Directions for this task:
Extract exactly those lines that lie between the start of the material and the line with "COLOUR_TONES = (0.0, 0.15, 0.30, 0.45, 0.60, 0.78, 1.0)", including both boundary lines and no others.

[BEGIN Data block]

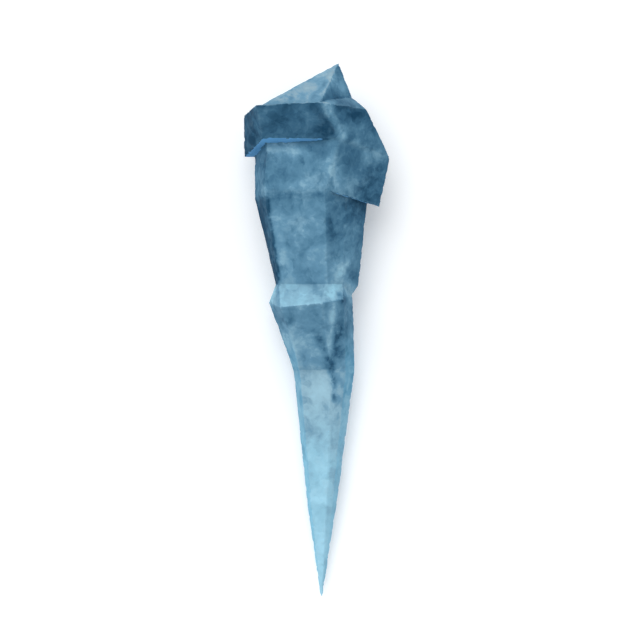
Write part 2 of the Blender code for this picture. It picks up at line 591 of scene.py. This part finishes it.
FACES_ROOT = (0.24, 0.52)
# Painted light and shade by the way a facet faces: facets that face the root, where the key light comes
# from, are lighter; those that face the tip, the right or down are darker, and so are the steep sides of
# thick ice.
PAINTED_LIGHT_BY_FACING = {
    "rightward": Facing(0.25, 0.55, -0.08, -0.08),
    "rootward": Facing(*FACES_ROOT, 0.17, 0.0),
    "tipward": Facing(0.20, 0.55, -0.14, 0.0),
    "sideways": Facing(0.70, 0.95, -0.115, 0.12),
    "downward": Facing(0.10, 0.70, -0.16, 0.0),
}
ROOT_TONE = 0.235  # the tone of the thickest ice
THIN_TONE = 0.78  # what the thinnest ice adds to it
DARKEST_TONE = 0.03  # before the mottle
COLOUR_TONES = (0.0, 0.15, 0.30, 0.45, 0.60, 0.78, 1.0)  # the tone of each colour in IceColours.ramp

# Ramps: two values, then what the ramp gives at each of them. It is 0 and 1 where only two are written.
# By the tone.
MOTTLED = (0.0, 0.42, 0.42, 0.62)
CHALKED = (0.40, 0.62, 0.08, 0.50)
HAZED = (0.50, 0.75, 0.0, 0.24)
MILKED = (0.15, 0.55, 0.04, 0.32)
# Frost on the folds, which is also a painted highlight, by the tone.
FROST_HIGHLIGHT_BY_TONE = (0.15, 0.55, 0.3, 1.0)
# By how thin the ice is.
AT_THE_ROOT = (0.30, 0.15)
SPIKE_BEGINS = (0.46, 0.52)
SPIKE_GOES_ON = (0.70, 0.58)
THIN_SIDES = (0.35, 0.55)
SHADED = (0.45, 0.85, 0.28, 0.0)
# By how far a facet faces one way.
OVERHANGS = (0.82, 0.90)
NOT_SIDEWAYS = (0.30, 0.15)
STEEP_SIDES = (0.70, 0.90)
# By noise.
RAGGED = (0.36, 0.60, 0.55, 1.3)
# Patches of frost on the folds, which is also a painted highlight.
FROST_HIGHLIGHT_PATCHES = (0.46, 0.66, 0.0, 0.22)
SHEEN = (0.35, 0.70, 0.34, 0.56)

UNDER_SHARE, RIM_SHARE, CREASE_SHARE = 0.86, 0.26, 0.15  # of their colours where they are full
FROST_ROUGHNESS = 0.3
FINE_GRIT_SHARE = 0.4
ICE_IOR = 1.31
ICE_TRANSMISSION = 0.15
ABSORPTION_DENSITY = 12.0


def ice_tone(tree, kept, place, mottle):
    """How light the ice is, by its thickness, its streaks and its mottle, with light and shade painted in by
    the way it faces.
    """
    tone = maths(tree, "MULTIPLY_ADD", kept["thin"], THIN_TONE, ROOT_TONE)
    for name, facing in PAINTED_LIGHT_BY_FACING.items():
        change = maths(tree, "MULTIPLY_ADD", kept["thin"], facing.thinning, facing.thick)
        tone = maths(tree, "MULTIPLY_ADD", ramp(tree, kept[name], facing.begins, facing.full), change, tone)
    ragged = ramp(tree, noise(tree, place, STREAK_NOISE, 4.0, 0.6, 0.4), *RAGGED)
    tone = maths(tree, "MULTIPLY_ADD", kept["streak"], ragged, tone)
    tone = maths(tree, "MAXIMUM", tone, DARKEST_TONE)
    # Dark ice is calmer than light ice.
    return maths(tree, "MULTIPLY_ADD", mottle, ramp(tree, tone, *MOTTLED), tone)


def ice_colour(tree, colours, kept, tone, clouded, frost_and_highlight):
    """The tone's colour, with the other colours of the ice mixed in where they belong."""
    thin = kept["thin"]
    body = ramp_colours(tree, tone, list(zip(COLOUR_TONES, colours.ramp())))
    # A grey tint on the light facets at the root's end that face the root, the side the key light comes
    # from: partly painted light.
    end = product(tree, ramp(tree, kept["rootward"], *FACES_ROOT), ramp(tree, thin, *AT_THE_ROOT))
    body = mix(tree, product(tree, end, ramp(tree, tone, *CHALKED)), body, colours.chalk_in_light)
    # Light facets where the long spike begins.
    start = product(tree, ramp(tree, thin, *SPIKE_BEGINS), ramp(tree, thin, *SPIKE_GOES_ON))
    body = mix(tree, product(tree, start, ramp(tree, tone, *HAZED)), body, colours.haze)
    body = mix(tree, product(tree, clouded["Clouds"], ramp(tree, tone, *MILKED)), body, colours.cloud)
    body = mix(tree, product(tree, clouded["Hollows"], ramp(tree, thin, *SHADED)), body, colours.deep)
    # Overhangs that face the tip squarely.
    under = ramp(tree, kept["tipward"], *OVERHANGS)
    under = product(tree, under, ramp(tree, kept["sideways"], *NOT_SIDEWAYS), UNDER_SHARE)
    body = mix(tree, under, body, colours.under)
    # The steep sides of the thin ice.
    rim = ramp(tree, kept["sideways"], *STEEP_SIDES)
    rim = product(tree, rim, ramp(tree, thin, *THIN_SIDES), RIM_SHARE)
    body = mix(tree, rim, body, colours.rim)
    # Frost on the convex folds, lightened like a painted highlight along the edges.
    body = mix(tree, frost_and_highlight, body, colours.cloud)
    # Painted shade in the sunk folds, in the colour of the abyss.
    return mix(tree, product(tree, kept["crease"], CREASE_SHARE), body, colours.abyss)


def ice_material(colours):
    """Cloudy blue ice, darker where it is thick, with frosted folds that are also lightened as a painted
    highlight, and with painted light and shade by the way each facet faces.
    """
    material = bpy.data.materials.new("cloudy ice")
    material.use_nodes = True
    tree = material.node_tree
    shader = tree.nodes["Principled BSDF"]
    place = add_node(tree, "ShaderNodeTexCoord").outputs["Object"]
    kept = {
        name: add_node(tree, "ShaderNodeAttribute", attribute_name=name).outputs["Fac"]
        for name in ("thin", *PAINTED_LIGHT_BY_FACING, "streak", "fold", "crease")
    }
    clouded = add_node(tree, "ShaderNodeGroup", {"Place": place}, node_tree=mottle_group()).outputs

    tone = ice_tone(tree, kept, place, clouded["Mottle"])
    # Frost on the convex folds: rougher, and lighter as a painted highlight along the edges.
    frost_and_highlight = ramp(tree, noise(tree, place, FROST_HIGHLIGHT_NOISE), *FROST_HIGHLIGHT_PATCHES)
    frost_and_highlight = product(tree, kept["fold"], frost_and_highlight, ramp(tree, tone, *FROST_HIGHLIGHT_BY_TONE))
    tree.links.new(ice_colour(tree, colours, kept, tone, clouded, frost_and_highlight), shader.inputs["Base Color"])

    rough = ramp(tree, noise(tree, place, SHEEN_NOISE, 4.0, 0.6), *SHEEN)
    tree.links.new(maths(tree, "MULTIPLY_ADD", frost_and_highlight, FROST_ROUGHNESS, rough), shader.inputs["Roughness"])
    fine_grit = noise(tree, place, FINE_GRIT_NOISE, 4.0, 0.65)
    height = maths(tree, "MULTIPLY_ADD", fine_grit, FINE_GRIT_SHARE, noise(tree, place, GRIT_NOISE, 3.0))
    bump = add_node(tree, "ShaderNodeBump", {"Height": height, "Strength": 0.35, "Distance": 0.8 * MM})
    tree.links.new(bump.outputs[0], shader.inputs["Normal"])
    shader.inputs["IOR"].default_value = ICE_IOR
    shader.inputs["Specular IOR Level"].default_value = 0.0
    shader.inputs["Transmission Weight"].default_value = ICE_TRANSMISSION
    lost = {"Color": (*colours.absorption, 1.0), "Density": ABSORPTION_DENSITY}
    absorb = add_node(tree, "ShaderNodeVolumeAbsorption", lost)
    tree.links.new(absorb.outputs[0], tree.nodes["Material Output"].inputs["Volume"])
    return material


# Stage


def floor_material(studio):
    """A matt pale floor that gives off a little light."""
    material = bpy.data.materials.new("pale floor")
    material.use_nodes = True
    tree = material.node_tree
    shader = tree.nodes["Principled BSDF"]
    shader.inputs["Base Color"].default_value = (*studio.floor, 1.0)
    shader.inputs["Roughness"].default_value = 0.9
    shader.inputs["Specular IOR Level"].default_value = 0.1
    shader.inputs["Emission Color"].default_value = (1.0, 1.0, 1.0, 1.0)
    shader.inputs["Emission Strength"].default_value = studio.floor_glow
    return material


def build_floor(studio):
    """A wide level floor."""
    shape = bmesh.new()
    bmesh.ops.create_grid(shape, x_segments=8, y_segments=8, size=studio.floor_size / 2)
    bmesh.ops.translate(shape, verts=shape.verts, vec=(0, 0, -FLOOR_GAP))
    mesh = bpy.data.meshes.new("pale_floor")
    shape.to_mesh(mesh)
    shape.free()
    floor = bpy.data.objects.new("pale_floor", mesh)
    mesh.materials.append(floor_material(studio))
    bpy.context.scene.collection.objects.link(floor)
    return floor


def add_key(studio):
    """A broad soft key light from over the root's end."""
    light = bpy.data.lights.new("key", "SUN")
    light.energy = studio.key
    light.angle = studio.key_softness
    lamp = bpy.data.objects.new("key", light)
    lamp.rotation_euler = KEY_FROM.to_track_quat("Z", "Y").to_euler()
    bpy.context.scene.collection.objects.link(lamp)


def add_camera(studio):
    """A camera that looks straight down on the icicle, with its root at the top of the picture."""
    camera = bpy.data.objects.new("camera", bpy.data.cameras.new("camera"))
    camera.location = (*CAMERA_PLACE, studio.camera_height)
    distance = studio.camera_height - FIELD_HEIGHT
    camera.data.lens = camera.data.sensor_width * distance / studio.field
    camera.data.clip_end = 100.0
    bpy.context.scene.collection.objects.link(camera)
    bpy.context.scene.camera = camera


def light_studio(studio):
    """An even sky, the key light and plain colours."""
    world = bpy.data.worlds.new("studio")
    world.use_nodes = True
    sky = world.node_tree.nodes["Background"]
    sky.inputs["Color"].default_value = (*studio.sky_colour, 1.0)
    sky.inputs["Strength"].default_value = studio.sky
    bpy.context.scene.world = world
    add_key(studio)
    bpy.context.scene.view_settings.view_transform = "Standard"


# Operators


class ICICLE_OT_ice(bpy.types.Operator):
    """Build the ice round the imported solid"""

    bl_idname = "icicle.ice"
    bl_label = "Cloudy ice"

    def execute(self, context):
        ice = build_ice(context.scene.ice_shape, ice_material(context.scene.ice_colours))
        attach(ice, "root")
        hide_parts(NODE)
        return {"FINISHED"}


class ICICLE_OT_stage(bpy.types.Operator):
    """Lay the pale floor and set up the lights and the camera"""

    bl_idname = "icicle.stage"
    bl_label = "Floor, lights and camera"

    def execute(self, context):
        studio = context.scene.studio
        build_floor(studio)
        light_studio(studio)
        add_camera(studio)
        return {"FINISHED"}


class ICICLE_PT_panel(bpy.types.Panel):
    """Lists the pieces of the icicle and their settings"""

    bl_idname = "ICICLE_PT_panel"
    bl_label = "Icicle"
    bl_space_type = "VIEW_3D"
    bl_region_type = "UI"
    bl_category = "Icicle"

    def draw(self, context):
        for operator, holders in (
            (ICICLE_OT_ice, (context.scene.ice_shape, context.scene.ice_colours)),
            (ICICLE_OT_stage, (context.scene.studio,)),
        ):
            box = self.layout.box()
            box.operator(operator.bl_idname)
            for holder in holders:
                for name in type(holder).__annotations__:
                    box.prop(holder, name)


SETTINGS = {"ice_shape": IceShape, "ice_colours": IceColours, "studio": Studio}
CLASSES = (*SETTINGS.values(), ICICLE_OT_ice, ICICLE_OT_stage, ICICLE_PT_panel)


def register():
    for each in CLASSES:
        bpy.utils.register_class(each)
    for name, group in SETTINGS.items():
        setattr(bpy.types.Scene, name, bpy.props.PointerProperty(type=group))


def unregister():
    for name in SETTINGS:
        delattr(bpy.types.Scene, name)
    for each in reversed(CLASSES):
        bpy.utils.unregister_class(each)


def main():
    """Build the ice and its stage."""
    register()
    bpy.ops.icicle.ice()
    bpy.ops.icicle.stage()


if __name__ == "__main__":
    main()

[END Data block]

Exercise response:
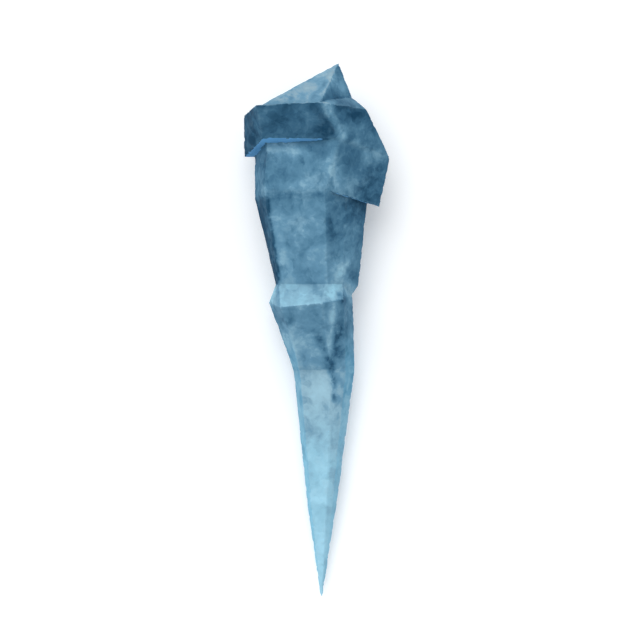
Write part 2 of the Blender code for this picture. It picks up at line 591 of scene.py. This part finishes it.
FACES_ROOT = (0.24, 0.52)
# Painted light and shade by the way a facet faces: facets that face the root, where the key light comes
# from, are lighter; those that face the tip, the right or down are darker, and so are the steep sides of
# thick ice.
PAINTED_LIGHT_BY_FACING = {
    "rightward": Facing(0.25, 0.55, -0.08, -0.08),
    "rootward": Facing(*FACES_ROOT, 0.17, 0.0),
    "tipward": Facing(0.20, 0.55, -0.14, 0.0),
    "sideways": Facing(0.70, 0.95, -0.115, 0.12),
    "downward": Facing(0.10, 0.70, -0.16, 0.0),
}
ROOT_TONE = 0.235  # the tone of the thickest ice
THIN_TONE = 0.78  # what the thinnest ice adds to it
DARKEST_TONE = 0.03  # before the mottle
COLOUR_TONES = (0.0, 0.15, 0.30, 0.45, 0.60, 0.78, 1.0)  # the tone of each colour in IceColours.ramp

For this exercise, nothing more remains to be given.